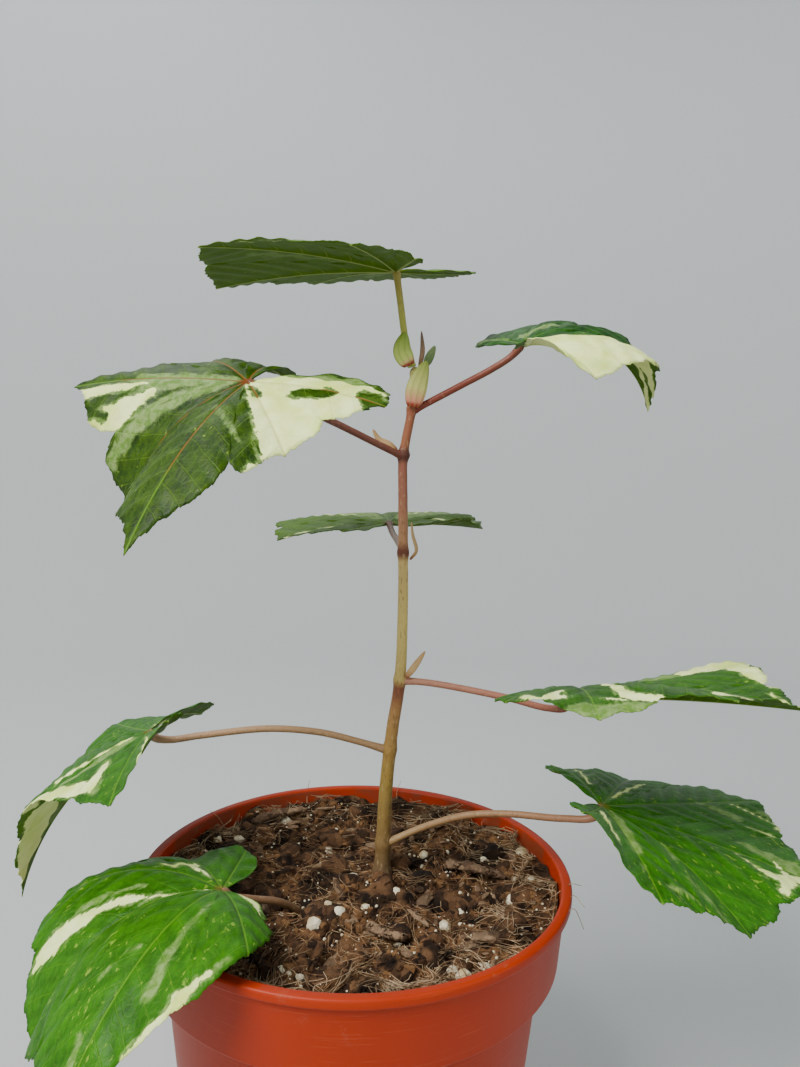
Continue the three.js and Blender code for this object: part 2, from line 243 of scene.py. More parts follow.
def keep_values(mesh, label, values):
    """Keeps one number, or one vector, for each point of a mesh."""
    values = np.asarray(values, np.float32)
    kind, slot = ("FLOAT_VECTOR", "vector") if values.ndim == 2 else ("FLOAT", "value")
    mesh.attributes.new(label, kind, "POINT").data.foreach_set(slot, values.ravel())


def tube_faces(rings, sides):
    """The four-sided faces between rings of points that follow each other."""
    faces = []
    for i in range(rings - 1):
        for k in range(sides):
            a, b = i * sides + k, i * sides + (k + 1) % sides
            faces.append((a, b, b + sides, a + sides))
    return faces


# %% Recipes
class Recipe(Bench):
    SOCKETS = {float: "NodeSocketFloat", int: "NodeSocketInt", type(None): "NodeSocketMaterial"}

    def __init__(self, name, **inputs):
        tree = bpy.data.node_groups.new(name, "GeometryNodeTree")
        super().__init__(tree)
        self.ids = {}
        for way in ("INPUT", "OUTPUT"):
            tree.interface.new_socket("Geometry", in_out=way, socket_type="NodeSocketGeometry")
        for label, start in inputs.items():
            kind = self.SOCKETS[type(start)]
            socket = tree.interface.new_socket(label, in_out="INPUT", socket_type=kind)
            if start is not None:
                socket.default_value = start
            self.ids[label] = socket.identifier
        self.door = tree.nodes.new("NodeGroupInput")
        self.exit = tree.nodes.new("NodeGroupOutput")

    def input(self, label="Geometry"):
        return Wire(self, self.door.outputs[label])

    def between(self, low, high, share):
        """A size between two named inputs."""
        return self.input(low) + (self.input(high) - self.input(low)) * share

    def random(self, seed, low=0.0, high=1.0):
        """A random number or vector for each point."""
        kind, first, out = ("FLOAT_VECTOR", 0, 0) if isinstance(low, tuple) else ("FLOAT", 2, 1)
        return self.node("FunctionNodeRandomValue", {"data_type": kind},
                         {first: low, first + 1: high, "Seed": seed}, out)

    def turn(self, seed, low, high):
        return self.node("FunctionNodeEulerToRotation", {}, {"Euler": self.random(seed, low, high)})

    def position(self):
        return self.node("GeometryNodeInputPosition")

    def points(self):
        """Random points on the faces of the starting mesh."""
        return self.node("GeometryNodeDistributePointsOnFaces", {"distribute_method": "RANDOM"},
                         {"Mesh": self.input(), "Density": self.input("Density"),
                          "Seed": self.input("Seed")})

    def laid(self, **values):
        """One copy of a shape on each random point."""
        return self.node("GeometryNodeInstanceOnPoints", {}, {"Points": self.points(), **values})

    def scaled(self, vector, factor):
        return self.node("ShaderNodeVectorMath", {"operation": "SCALE"},
                         {0: vector, "Scale": factor}, out="Vector")

    def moved(self, geometry, **values):
        return self.node("GeometryNodeSetPosition", {}, {"Geometry": geometry, **values})

    def ring(self, sides, radius):
        return self.node("GeometryNodeCurvePrimitiveCircle", {"mode": "RADIUS"},
                         {"Resolution": sides, "Radius": radius})

    def finish(self, geometry):
        whole = self.node("GeometryNodeRealizeInstances", {}, {"Geometry": geometry})
        whole = self.node("GeometryNodeSetMaterial", {},
                          {"Geometry": whole, "Material": self.input("Material")})
        self.tree.links.new(whole.socket, self.exit.inputs[0])

    def make(self, name, start, **values):
        holder = new_object(name + "_start", start)
        modifier = holder.modifiers.new(name, "NODES")
        modifier.node_group = self.tree
        for label, value in values.items():
            modifier[self.ids[label]] = value
        holder.update_tag()
        graph = bpy.context.evaluated_depsgraph_get()
        mesh = bpy.data.meshes.new_from_object(holder.evaluated_get(graph), depsgraph=graph)
        mesh.name = name
        holder.modifiers.remove(modifier)
        bpy.data.objects.remove(holder)
        print(f"{name}: {len(mesh.polygons)} faces")
        return new_object(name, mesh)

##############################

REQUEST: Print the listing above from its first line through the line with "low, first +", and stop there.

TASK OUTPUT:
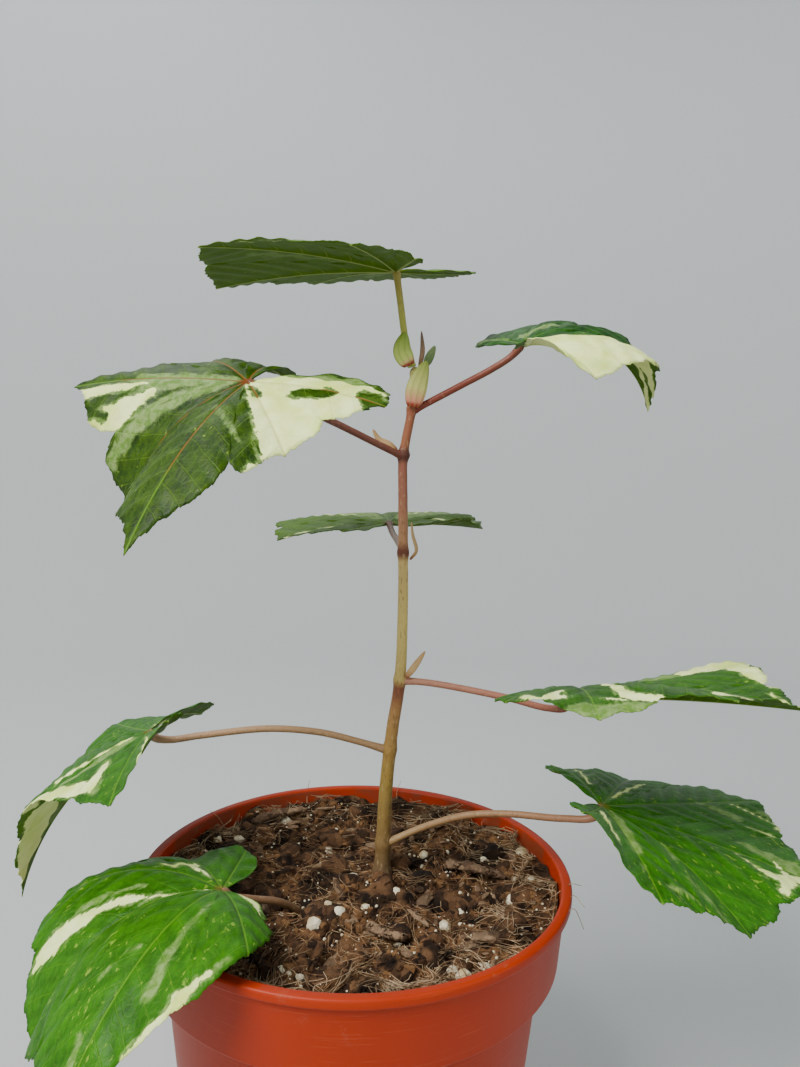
Continue the three.js and Blender code for this object: part 2, from line 243 of scene.py. More parts follow.
def keep_values(mesh, label, values):
    """Keeps one number, or one vector, for each point of a mesh."""
    values = np.asarray(values, np.float32)
    kind, slot = ("FLOAT_VECTOR", "vector") if values.ndim == 2 else ("FLOAT", "value")
    mesh.attributes.new(label, kind, "POINT").data.foreach_set(slot, values.ravel())


def tube_faces(rings, sides):
    """The four-sided faces between rings of points that follow each other."""
    faces = []
    for i in range(rings - 1):
        for k in range(sides):
            a, b = i * sides + k, i * sides + (k + 1) % sides
            faces.append((a, b, b + sides, a + sides))
    return faces


# %% Recipes
class Recipe(Bench):
    SOCKETS = {float: "NodeSocketFloat", int: "NodeSocketInt", type(None): "NodeSocketMaterial"}

    def __init__(self, name, **inputs):
        tree = bpy.data.node_groups.new(name, "GeometryNodeTree")
        super().__init__(tree)
        self.ids = {}
        for way in ("INPUT", "OUTPUT"):
            tree.interface.new_socket("Geometry", in_out=way, socket_type="NodeSocketGeometry")
        for label, start in inputs.items():
            kind = self.SOCKETS[type(start)]
            socket = tree.interface.new_socket(label, in_out="INPUT", socket_type=kind)
            if start is not None:
                socket.default_value = start
            self.ids[label] = socket.identifier
        self.door = tree.nodes.new("NodeGroupInput")
        self.exit = tree.nodes.new("NodeGroupOutput")

    def input(self, label="Geometry"):
        return Wire(self, self.door.outputs[label])

    def between(self, low, high, share):
        """A size between two named inputs."""
        return self.input(low) + (self.input(high) - self.input(low)) * share

    def random(self, seed, low=0.0, high=1.0):
        """A random number or vector for each point."""
        kind, first, out = ("FLOAT_VECTOR", 0, 0) if isinstance(low, tuple) else ("FLOAT", 2, 1)
        return self.node("FunctionNodeRandomValue", {"data_type": kind},
                         {first: low, first + 1: high, "Seed": seed}, out)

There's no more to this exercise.